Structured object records
* * * * * * *

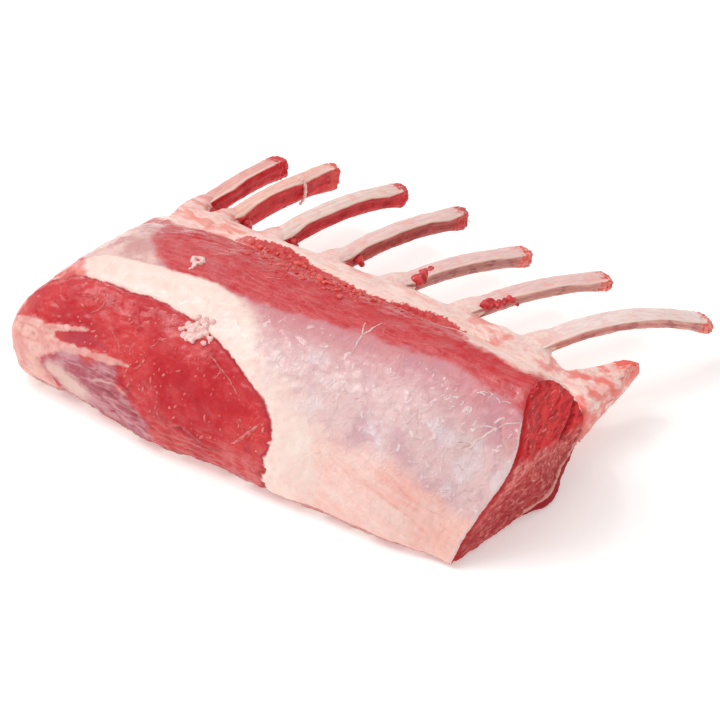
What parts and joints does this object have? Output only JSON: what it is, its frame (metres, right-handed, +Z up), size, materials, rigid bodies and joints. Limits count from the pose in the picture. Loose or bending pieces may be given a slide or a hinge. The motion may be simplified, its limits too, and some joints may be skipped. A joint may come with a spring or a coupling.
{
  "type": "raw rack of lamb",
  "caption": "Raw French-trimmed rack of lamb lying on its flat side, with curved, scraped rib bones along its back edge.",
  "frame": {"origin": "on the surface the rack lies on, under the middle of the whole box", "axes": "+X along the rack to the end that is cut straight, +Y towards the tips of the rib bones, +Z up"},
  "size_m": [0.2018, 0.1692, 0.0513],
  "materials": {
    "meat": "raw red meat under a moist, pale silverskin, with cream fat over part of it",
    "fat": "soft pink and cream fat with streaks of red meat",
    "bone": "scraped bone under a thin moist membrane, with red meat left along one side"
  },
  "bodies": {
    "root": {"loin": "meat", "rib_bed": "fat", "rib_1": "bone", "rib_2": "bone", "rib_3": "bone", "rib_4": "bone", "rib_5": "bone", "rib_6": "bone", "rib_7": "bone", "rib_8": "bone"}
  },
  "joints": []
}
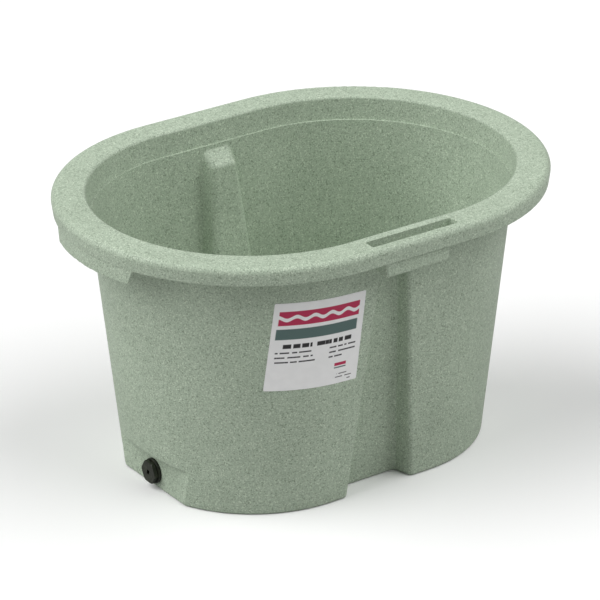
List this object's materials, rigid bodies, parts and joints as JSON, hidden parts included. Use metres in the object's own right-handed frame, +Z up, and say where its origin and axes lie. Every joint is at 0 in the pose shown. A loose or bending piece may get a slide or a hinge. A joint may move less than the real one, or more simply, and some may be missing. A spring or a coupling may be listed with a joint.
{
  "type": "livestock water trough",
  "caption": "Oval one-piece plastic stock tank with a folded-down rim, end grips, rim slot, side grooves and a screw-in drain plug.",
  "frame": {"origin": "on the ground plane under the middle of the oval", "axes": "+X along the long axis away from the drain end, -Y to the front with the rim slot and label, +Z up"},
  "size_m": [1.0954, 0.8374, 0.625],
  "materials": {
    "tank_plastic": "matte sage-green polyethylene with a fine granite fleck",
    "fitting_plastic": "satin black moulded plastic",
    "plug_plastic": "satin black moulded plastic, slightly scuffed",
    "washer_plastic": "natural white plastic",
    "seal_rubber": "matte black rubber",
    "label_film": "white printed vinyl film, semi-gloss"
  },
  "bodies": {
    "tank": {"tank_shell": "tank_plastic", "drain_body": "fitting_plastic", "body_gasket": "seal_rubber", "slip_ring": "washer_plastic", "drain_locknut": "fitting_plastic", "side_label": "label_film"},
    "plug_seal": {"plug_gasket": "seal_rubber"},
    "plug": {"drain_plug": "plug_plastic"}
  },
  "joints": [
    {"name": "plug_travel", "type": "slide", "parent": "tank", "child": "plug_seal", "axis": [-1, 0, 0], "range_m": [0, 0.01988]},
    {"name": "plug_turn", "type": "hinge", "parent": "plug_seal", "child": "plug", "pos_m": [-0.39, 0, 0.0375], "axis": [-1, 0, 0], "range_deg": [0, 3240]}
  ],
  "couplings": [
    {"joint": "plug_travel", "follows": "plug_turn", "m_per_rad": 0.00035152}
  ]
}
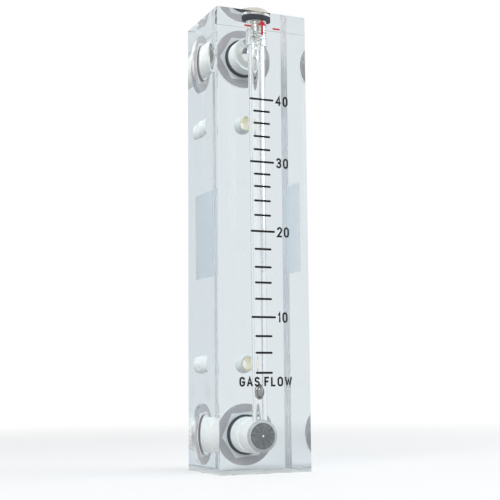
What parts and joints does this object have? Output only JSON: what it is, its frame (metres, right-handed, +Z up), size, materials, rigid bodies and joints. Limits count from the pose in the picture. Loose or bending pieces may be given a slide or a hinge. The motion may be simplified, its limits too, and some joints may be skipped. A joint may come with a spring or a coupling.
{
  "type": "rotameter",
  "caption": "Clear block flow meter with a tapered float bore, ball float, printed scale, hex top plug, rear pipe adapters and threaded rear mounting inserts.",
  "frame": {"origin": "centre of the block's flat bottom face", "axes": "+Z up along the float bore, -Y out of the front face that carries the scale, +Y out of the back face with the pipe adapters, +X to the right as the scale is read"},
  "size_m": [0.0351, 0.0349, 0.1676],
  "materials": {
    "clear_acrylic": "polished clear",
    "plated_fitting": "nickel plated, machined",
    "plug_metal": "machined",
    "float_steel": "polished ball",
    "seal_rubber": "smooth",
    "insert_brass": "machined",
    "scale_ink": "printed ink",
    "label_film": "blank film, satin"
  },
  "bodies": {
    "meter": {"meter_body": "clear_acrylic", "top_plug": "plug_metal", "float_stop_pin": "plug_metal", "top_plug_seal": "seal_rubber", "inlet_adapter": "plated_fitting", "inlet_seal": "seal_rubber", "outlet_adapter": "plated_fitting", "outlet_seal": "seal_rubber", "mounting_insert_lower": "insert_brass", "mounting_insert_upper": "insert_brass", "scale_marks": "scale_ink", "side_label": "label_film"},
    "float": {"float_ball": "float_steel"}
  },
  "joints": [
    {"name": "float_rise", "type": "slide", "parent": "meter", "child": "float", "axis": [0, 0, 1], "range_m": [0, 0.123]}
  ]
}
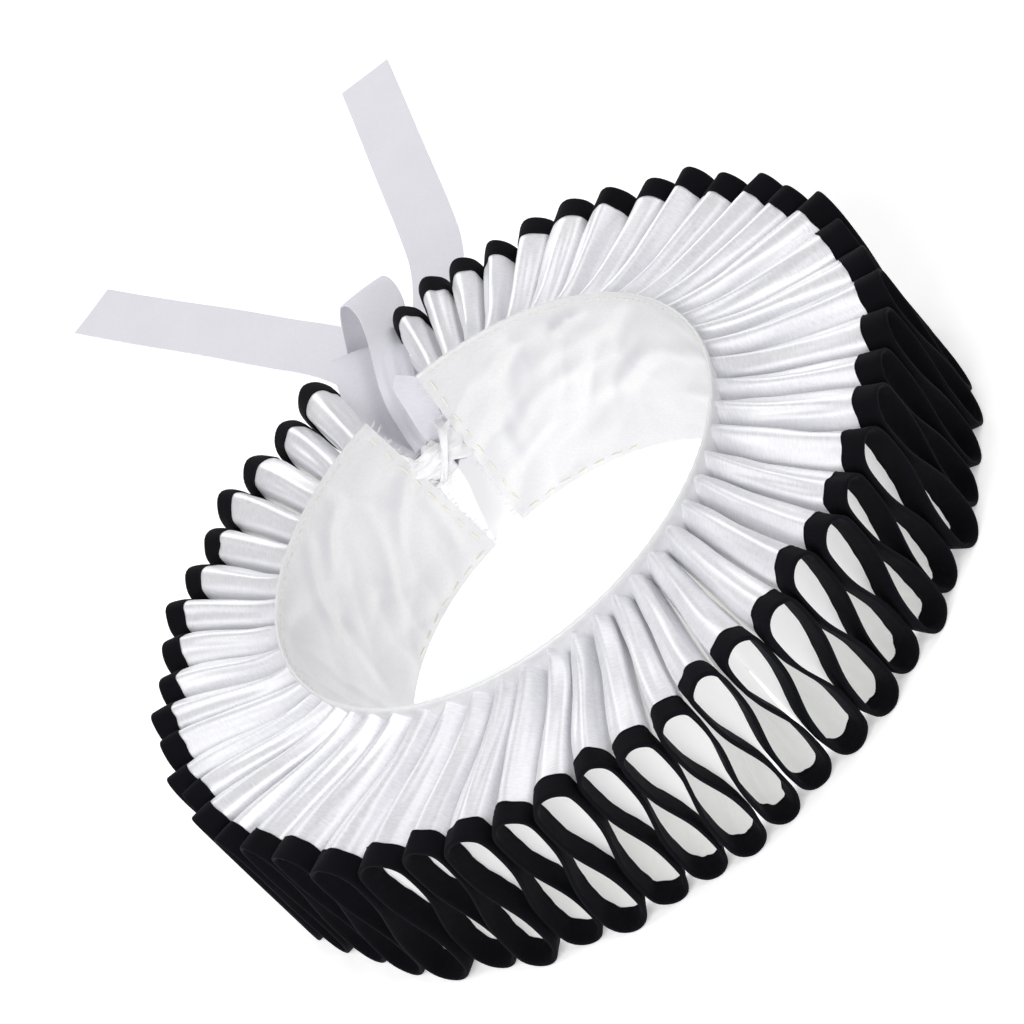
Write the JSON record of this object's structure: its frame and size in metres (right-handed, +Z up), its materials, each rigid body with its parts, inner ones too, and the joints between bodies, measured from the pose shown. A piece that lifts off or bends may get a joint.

* * * * * * *

- _What you should do_
Identify the lines above with the word "parts". Copy them.

- _Answer to the exercise_
What parts and joints does this object have? Output only JSON: what it is, its frame (metres, right-handed, +Z up), size, materials, rigid bodies and joints. Limits count from the pose in the picture. Loose or bending pieces may be given a slide or a hinge. The motion may be simplified, its limits too, and some joints may be skipped. A joint may come with a spring or a coupling.
List this object's materials, rigid bodies, parts and joints as JSON, hidden parts included. Use metres in the object's own right-handed frame, +Z up, and say where its origin and axes lie. Every joint is at 0 in the pose shown. A loose or bending piece may get a slide or a hinge. A joint may move less than the real one, or more simply, and some may be missing. A spring or a coupling may be listed with a joint.
What parts and joints does this object have? Output only JSON: what it is, its frame (metres, right-handed, +Z up), size, materials, rigid bodies and joints. Limits count from the pose in the picture. Loose or bending pieces may be given a slide or a hinge. The motion may be simplified, its limits too, and some joints may be skipped. A joint may come with a spring or a coupling.
Write the JSON record of this object's structure: its frame and size in metres (right-handed, +Z up), its materials, each rigid body with its parts, inner ones too, and the joints between bodies, measured from the pose shown. A piece that lifts off or bends may get a joint.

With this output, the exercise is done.